Where suit is dismissed under Order 9 Rule 8 CPC, fresh suit is barred by specific provision under Order 9 Rule 9 CPC. However, where the suit

is dismissed under Order 9 Rule 2 CPC, filing of fresh suit is specifically provided by Order 9 Rule 4 CPC. So, this judgment has also no

applicability to the facts of the instant case.

15. Learned counsel for respondent No. 1 also contended that suit is barred by limitation as the wrong revenue entries came to the knowledge of

the plaintiff at least when mutation Ex. PI5 was sanctioned in favour of plaintiff No. 2 and therefore, the suit is barred by limitation. The contention

cannot be accepted.

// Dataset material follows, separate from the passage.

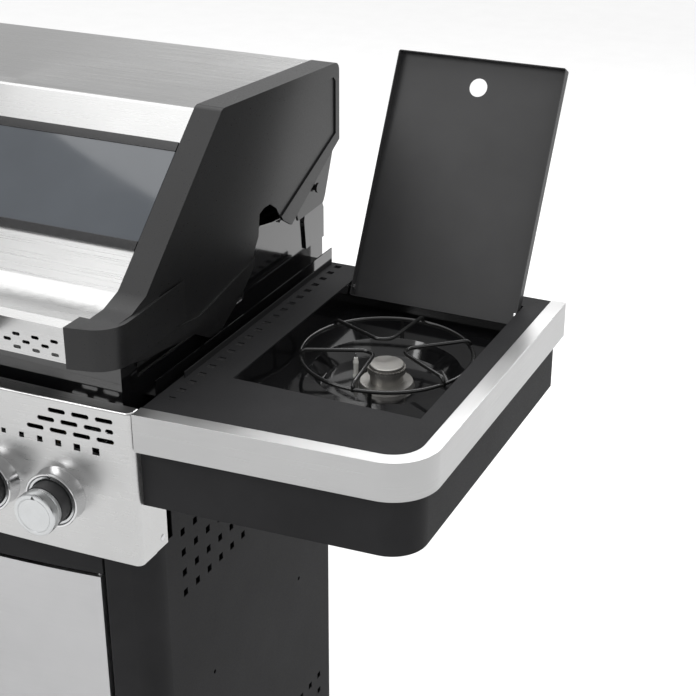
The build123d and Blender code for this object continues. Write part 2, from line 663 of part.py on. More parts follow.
with BuildPart() as left_shelf:
    mirror(right_shelf.part, about=Plane.YZ)
    # plain worktop: no burner recess on this side
    with BuildSketch(Plane.XY.offset(SKIN_Z)):
        with Locations((-inner_x - RECESS_X - RECESS_W / 2, at_depth(RECESS_Y + RECESS_D / 2))):
            Rectangle(RECESS_W + 2, RECESS_D + 2)
    extrude(amount=-SHEET)
    # the worktop is pressed up flush with the trim's rim
    with BuildSketch(Plane.XY.offset(SKIN_Z)):
        add(worktop_plan(0))
    extrude(amount=SHEET)
    with BuildSketch(Plane.XY.offset(SKIN_Z)):
        add(worktop_plan(2 * SHEET))
    extrude(amount=-SHEET, mode=Mode.SUBTRACT)
left_shelf.part.label = "left_shelf"
export_step(left_shelf.part, "parts/left_shelf.step")

# ---------------------------------------------------------------- side burner
recess_mid = (inner_x + RECESS_X + RECESS_W / 2, at_depth(RECESS_Y + RECESS_D / 2))
TRAY_WALL = 1.2
DISH_R = 90.0
DISH_DROP = 20.0
with BuildPart() as burner_tray:
    with BuildSketch(Plane.XY.offset(SKIN_Z - SHEET)):
        with Locations(recess_mid):
            Rectangle(RECESS_W + 22, RECESS_D + 16)
    extrude(amount=-TRAY_WALL)
    with BuildSketch(Plane.XY.offset(SKIN_Z - SHEET)):
        with Locations(recess_mid):
            Rectangle(RECESS_W + 2 * TRAY_WALL, RECESS_D + 2 * TRAY_WALL)
    extrude(amount=-(FLOOR_DROP - 2 * SHEET + TRAY_WALL))
    with BuildSketch(Plane.XY.offset(SKIN_Z)):
        with Locations(recess_mid):
            Rectangle(RECESS_W, RECESS_D)
    extrude(amount=-(FLOOR_DROP - SHEET), mode=Mode.SUBTRACT)
    # round drip dish under the burner
    with BuildSketch(Plane.XY.offset(SHELF_Z - FLOOR_DROP)):
        with Locations((BURNER_X, BURNER_Y)):
            Circle(DISH_R + TRAY_WALL)
    extrude(amount=-(DISH_DROP + TRAY_WALL), taper=28)
    with BuildSketch(Plane.XY.offset(SHELF_Z - FLOOR_DROP)):
        with Locations((BURNER_X, BURNER_Y)):
            Circle(DISH_R)
    extrude(amount=-DISH_DROP, taper=28, mode=Mode.SUBTRACT)
    # holes for the lid screws
    with BuildSketch(side_plane(inner_x + RECESS_X - 5)):
        with Locations(side_view([(LID_PIVOT_Y, LID_PIVOT_Z)])[0]):
            Circle(2.5)
    extrude(amount=RECESS_W + 10, mode=Mode.SUBTRACT)
burner_tray.part.label = "burner_tray"
export_step(burner_tray.part, "parts/burner_tray.step")

dish_z = SHELF_Z - FLOOR_DROP - DISH_DROP
with BuildPart() as side_burner:
    with BuildSketch(Plane.XY.offset(dish_z)):
        with Locations((BURNER_X, BURNER_Y)):
            Circle(34)
    extrude(amount=6, taper=20)
    with BuildSketch(Plane.XY.offset(dish_z + 6)):
        with Locations((BURNER_X, BURNER_Y)):
            Circle(20)
    extrude(amount=12)
    with BuildSketch(Plane.XY.offset(dish_z + 18)):
        with Locations((BURNER_X, BURNER_Y)):
            Circle(23)
    extrude(amount=7)
    with BuildSketch(Plane.XY.offset(dish_z + 21.5)):
        with Locations((BURNER_X, BURNER_Y)):
            with PolarLocations(22.2, 36):
                Circle(0.9)
    extrude(amount=5, mode=Mode.SUBTRACT)
side_burner.part.label = "side_burner"
export_step(side_burner.part, "parts/side_burner.step")

with BuildPart() as burner_cap:
    with BuildSketch(Plane.XY.offset(dish_z + 25)):
        with Locations((BURNER_X, BURNER_Y)):
            Circle(21)
    extrude(amount=4)
    fillet(burner_cap.faces().sort_by(Axis.Z)[-1].edges(), 1.5)
burner_cap.part.label = "burner_cap"
export_step(burner_cap.part, "parts/burner_cap.step")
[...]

The said mutation was sanctioned on 5.7.2004 and therefore, the suit is not barred by limitation. Learned counsel for

respondent No. 1 referred to date of sale deed in favour of plaintiff No. 2 i.e. 6.7.1999 and contended that suit is barred by limitation computed

from the said date. The contention cannot be accepted. The plaintiffs are owners in possession of the land to the extent of their share.

Consequently, mere wrong revenue entries would not be sufficient to bar the suit by limitation.

16.For the reasons aforesaid, it is apparent that findings of the lower appellate court non-suiting the plaintiffs are perverse and illegal. Substantial

question of law to this effect arises for adjudication in the instant second appeal and the same is answered in favour of the plaintiffs for the reasons

recorded hereinbefore.

17. As a necessary corollary of the discussion aforesaid, the instant second appeal is allowed. Judgment and decree of the lower appellate court

are set aside. Judgment and decree of the trial court are modified. Plaintiffs'' suit is decreed declaring that they are owners in possession of 18

kanals 19 marlas land out of 88 kanals 4 marlas land i.e. plaintiff No. 1 is owner in possession of 14 kanals 14 marlas and plaintiff No. 2 is owner

in possession of 4 kanals 5 marlas land. However, relief regarding mandatory injunction directing defendants No. 11 and 12 to correct the revenue

entries is declined as jurisdiction of civil court to give any such direction is barred under section. 158(2Xvi) of the Act.